Многие деяния ИГИЛ очевидно противоречат нравственным установкам и принципам многочисленных сторонников организации. Да, можно долго перечислять тех, кто обеспечивает ИГИЛ деньгами и иной помощью. Однако невозможно найти логическую связь — будь то в сфере идеологии, организационной идентичности или интересов, — которая объединяла бы Иран, Талибан и баасистов друг с другом или с ИГИЛ. Наблюдая за ними, несложно заметить, что эти государственные и общественные образования разделяют непримиримые теологические, идейные и культурные противоречия, из-за которых любые их попытки объединиться ради общей цели приводят к разрушительным, а иногда и гибельным последствиям.

Идеологов, бойцов и лидеров ИГИЛ никак не назовешь великими стратегами. Их политика зачастую бессистемна, опрометчива и даже абсурдна. Что касается управления захваченными территориями, одни называют его умелым, другие — совершенно беспомощным. Но бесспорно одно: движение не способно обеспечить там ни устойчивый экономический рост, ни соблюдение принципов социальной справедливости.

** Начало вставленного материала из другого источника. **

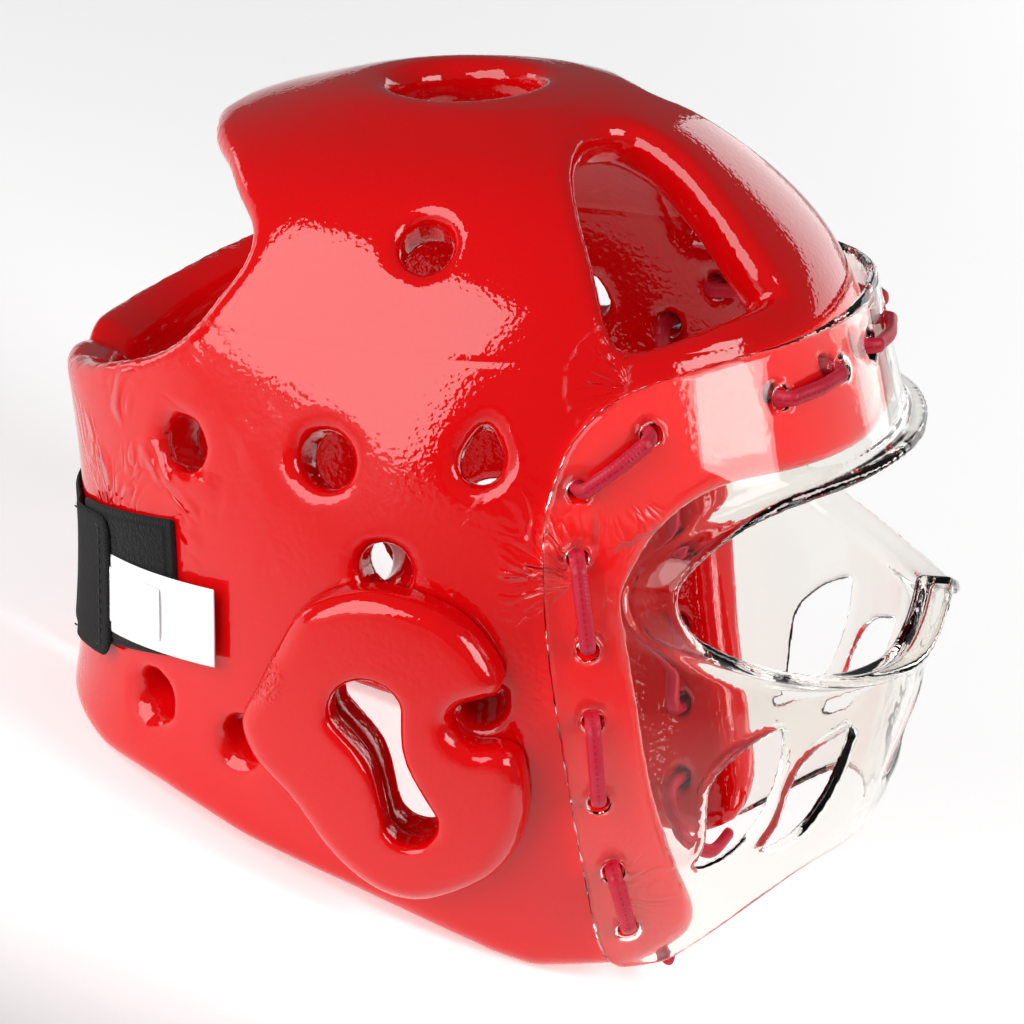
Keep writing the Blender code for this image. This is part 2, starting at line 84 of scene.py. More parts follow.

Теологические воззрения, принципы и этику лидеров ИГИЛ невозможно назвать ни здравыми, ни обоснованными. Пытаясь анализировать их, мы всякий раз словно натыкаемся на каменную стену. Со времен захвата племенами вандалов римских владений в Северной Африке здесь не случалось ничего столь же внезапного, необъяснимого и безвозвратного, как взлет «Исламского государства». Пока невозможно сказать, сумеет ли наша культура овладеть необходимыми знаниями, обрести нужную точность, воображение и сдержанность, чтобы понять феномен ИГИЛ. Сегодня же нам остается лишь констатировать: мы не только испуганы, но и полностью сбиты с толку.


Автор — эксперт по Ближнему Востоку, служивший официальным представителем одной из стран НАТО в регионе, — предпочел сохранить анонимность.